▶ [WHAT YOU SHOULD DO]: Only one span of the listing below is wanted: the lines from the one with "Continue the build123d" through the one with "WHITE = (1.0, 1.0, 1.0)", reproduced exactly, both ends kept.

Excerpt from a dataset:

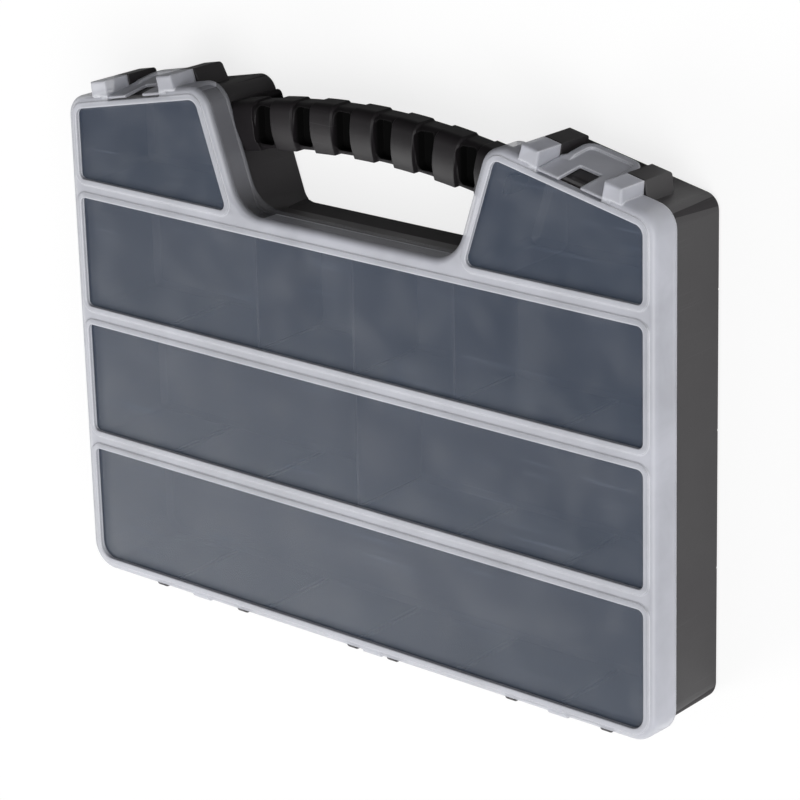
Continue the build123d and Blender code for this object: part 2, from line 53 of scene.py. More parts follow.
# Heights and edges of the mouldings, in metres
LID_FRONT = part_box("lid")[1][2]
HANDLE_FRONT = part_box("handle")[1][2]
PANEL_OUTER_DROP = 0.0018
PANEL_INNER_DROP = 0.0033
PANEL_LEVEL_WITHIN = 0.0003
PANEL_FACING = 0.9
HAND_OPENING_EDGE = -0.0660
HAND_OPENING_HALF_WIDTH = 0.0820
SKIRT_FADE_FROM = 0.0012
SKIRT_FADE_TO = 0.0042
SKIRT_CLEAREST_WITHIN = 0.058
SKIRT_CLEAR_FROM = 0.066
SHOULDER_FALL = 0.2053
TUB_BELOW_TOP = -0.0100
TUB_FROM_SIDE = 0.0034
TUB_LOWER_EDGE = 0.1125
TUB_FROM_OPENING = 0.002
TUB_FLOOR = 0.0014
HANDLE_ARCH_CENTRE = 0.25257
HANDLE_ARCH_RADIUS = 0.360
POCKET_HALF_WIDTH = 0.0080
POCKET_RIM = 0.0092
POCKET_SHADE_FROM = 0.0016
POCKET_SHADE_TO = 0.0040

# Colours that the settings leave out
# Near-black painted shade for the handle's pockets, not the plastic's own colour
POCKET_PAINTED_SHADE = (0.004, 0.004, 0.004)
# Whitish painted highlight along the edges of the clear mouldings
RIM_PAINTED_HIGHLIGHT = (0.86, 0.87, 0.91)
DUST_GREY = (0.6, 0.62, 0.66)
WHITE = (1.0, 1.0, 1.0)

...

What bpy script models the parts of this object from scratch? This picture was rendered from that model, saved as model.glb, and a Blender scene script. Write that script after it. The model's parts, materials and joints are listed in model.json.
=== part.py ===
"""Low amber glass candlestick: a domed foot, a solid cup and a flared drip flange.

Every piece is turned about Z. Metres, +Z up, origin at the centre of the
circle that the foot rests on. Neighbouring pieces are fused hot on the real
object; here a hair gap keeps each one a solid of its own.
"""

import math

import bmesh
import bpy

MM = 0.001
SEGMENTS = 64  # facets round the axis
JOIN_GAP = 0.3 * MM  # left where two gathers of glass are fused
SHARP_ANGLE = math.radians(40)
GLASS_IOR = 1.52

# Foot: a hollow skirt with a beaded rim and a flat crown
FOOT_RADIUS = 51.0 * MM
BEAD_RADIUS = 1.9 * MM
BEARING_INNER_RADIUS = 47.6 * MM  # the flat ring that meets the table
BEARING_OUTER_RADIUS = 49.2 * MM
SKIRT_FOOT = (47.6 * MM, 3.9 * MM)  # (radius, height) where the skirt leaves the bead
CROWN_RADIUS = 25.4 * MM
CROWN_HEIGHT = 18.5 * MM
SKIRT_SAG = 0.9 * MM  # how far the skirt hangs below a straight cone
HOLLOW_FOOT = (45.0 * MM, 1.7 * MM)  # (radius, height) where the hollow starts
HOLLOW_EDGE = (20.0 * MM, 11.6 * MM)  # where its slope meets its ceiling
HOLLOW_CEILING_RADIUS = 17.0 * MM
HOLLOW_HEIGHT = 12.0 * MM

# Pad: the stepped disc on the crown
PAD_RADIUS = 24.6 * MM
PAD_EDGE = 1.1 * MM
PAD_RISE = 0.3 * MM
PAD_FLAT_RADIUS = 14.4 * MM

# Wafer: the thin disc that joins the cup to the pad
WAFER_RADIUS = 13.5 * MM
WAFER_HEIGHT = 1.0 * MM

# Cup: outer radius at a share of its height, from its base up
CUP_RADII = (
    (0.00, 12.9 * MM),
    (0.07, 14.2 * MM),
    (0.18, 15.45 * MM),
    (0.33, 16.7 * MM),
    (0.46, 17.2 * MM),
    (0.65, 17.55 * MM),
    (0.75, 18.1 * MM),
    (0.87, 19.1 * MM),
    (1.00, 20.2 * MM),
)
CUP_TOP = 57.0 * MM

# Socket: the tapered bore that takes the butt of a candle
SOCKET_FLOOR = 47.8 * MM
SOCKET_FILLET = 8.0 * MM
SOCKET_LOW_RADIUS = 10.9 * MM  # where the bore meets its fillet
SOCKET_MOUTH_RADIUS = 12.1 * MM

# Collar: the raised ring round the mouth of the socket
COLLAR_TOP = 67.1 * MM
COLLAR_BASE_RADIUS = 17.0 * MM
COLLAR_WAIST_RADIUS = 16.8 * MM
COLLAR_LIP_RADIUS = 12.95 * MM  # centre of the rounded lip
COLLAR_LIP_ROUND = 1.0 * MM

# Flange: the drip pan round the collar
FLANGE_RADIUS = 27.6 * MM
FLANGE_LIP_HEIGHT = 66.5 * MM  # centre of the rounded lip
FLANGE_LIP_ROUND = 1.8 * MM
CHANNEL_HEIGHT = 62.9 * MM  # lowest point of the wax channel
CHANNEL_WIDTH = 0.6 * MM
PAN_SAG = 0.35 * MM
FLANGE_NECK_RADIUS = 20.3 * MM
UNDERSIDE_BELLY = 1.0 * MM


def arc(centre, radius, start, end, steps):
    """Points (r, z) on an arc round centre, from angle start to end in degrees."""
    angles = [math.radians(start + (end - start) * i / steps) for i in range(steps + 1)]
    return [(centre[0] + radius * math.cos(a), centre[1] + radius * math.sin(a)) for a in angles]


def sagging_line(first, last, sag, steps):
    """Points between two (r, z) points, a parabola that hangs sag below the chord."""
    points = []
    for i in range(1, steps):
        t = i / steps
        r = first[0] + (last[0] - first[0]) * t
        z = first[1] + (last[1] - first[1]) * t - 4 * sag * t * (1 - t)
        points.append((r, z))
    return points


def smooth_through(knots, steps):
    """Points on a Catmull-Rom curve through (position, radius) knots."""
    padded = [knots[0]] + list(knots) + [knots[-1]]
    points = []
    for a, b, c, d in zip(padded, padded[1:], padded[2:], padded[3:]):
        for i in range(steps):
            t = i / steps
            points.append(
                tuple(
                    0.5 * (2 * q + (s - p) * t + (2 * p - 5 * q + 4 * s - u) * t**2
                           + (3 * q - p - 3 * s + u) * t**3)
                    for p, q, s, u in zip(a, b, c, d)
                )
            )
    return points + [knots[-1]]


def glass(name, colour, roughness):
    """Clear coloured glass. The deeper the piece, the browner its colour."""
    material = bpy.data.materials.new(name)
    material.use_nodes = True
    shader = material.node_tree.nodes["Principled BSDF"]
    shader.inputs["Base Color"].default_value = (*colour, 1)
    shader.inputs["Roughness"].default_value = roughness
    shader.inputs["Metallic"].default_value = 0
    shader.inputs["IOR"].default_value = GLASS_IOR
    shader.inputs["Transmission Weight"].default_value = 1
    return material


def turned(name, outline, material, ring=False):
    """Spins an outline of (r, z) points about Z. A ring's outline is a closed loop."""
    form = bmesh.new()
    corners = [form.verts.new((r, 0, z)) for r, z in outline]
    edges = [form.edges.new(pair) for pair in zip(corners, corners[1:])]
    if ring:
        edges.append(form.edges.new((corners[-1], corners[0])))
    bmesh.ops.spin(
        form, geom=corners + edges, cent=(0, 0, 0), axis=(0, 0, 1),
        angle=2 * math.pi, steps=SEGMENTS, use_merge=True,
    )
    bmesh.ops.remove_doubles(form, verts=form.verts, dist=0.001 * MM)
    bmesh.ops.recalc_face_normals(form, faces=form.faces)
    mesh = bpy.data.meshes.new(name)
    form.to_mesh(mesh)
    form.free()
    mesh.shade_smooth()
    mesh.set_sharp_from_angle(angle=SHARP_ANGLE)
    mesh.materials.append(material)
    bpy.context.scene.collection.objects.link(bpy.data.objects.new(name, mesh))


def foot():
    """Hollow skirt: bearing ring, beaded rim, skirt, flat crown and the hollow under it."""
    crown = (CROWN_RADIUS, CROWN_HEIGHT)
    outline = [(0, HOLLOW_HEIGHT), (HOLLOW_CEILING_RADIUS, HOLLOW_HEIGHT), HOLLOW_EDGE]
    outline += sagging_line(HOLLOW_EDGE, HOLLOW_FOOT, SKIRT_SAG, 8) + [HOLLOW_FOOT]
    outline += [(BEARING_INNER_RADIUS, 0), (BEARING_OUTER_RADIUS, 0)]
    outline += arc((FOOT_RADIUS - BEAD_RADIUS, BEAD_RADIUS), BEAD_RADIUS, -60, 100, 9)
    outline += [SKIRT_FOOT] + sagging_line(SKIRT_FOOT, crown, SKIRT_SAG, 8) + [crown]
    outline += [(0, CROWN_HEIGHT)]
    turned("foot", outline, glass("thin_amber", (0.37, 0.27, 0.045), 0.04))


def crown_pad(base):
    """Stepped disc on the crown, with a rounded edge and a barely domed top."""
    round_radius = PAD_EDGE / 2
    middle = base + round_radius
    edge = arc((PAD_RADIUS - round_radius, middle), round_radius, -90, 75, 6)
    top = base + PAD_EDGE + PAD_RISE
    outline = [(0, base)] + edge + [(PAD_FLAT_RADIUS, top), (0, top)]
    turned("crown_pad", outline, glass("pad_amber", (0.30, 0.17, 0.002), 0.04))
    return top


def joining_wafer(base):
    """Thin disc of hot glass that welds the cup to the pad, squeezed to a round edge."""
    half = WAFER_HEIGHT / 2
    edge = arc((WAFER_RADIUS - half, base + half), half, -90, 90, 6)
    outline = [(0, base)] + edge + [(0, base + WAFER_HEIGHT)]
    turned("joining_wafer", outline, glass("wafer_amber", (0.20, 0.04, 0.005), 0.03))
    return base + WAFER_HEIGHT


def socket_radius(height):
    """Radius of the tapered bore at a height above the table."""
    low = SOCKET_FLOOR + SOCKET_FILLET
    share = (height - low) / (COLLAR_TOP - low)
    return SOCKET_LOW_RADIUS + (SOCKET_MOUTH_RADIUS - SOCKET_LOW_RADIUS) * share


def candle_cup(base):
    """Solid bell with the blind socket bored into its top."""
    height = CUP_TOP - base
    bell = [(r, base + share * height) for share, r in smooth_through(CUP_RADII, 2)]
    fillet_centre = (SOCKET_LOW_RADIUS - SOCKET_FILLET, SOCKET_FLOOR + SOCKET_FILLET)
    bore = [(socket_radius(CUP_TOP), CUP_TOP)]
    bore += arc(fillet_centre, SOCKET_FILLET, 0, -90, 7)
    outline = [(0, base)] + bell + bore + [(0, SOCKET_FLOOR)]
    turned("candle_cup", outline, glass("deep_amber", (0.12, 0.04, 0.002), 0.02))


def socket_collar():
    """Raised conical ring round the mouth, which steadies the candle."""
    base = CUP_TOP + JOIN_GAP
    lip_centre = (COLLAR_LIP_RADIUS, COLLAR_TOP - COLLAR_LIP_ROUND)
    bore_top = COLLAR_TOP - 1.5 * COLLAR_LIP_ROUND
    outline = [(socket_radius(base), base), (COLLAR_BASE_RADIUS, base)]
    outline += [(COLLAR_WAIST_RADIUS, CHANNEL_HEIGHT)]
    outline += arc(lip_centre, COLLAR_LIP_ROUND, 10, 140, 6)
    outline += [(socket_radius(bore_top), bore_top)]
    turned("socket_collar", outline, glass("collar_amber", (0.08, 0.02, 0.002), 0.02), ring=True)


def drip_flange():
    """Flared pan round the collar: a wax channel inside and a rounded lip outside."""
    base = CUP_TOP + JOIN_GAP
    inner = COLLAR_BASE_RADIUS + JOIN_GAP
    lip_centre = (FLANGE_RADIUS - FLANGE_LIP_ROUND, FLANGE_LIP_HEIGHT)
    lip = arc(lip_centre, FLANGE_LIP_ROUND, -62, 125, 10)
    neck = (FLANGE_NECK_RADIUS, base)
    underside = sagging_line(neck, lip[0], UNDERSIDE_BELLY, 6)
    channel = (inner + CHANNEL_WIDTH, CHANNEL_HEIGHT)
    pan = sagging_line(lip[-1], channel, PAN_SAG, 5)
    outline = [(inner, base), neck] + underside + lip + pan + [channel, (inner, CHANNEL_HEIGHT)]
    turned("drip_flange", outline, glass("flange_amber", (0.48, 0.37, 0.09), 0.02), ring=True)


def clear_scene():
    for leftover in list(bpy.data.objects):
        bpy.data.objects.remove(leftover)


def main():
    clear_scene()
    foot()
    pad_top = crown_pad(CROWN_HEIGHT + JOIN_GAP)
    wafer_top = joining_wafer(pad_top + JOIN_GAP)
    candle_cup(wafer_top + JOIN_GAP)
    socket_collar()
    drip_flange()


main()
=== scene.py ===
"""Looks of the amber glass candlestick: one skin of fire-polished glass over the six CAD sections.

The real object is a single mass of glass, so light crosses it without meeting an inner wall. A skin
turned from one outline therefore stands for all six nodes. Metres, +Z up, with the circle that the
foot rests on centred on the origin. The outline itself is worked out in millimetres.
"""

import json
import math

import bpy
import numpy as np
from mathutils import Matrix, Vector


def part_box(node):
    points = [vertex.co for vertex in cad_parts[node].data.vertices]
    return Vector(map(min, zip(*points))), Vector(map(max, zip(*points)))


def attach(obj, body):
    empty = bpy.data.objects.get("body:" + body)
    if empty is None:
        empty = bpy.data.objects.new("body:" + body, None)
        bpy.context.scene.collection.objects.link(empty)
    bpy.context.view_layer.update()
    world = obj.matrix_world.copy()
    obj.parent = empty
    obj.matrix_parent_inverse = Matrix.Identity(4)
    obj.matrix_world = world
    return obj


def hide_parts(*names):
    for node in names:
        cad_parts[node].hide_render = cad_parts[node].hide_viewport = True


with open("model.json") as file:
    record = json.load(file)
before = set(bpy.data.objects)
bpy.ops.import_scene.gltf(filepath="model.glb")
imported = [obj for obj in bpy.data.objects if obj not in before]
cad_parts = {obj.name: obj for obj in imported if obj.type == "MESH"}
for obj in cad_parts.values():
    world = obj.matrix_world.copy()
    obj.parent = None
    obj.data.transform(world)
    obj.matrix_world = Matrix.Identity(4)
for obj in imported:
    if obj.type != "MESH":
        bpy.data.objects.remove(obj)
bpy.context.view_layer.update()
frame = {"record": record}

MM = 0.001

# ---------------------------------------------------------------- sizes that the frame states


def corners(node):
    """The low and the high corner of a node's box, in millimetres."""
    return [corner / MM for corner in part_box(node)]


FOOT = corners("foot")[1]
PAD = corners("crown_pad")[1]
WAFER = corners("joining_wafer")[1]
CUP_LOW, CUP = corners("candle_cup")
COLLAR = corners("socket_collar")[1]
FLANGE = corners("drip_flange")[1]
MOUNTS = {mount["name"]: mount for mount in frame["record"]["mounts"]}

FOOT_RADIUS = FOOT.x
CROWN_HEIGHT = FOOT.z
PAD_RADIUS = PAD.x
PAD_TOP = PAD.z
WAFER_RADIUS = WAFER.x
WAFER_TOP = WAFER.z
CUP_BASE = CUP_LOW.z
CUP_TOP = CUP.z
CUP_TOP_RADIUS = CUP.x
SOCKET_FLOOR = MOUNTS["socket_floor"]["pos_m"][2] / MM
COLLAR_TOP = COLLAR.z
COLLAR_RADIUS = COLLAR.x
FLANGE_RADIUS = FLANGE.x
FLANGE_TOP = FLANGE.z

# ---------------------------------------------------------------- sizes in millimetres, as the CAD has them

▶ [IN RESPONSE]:
Continue the build123d and Blender code for this object: part 2, from line 53 of scene.py. More parts follow.
# Heights and edges of the mouldings, in metres
LID_FRONT = part_box("lid")[1][2]
HANDLE_FRONT = part_box("handle")[1][2]
PANEL_OUTER_DROP = 0.0018
PANEL_INNER_DROP = 0.0033
PANEL_LEVEL_WITHIN = 0.0003
PANEL_FACING = 0.9
HAND_OPENING_EDGE = -0.0660
HAND_OPENING_HALF_WIDTH = 0.0820
SKIRT_FADE_FROM = 0.0012
SKIRT_FADE_TO = 0.0042
SKIRT_CLEAREST_WITHIN = 0.058
SKIRT_CLEAR_FROM = 0.066
SHOULDER_FALL = 0.2053
TUB_BELOW_TOP = -0.0100
TUB_FROM_SIDE = 0.0034
TUB_LOWER_EDGE = 0.1125
TUB_FROM_OPENING = 0.002
TUB_FLOOR = 0.0014
HANDLE_ARCH_CENTRE = 0.25257
HANDLE_ARCH_RADIUS = 0.360
POCKET_HALF_WIDTH = 0.0080
POCKET_RIM = 0.0092
POCKET_SHADE_FROM = 0.0016
POCKET_SHADE_TO = 0.0040

# Colours that the settings leave out
# Near-black painted shade for the handle's pockets, not the plastic's own colour
POCKET_PAINTED_SHADE = (0.004, 0.004, 0.004)
# Whitish painted highlight along the edges of the clear mouldings
RIM_PAINTED_HIGHLIGHT = (0.86, 0.87, 0.91)
DUST_GREY = (0.6, 0.62, 0.66)
WHITE = (1.0, 1.0, 1.0)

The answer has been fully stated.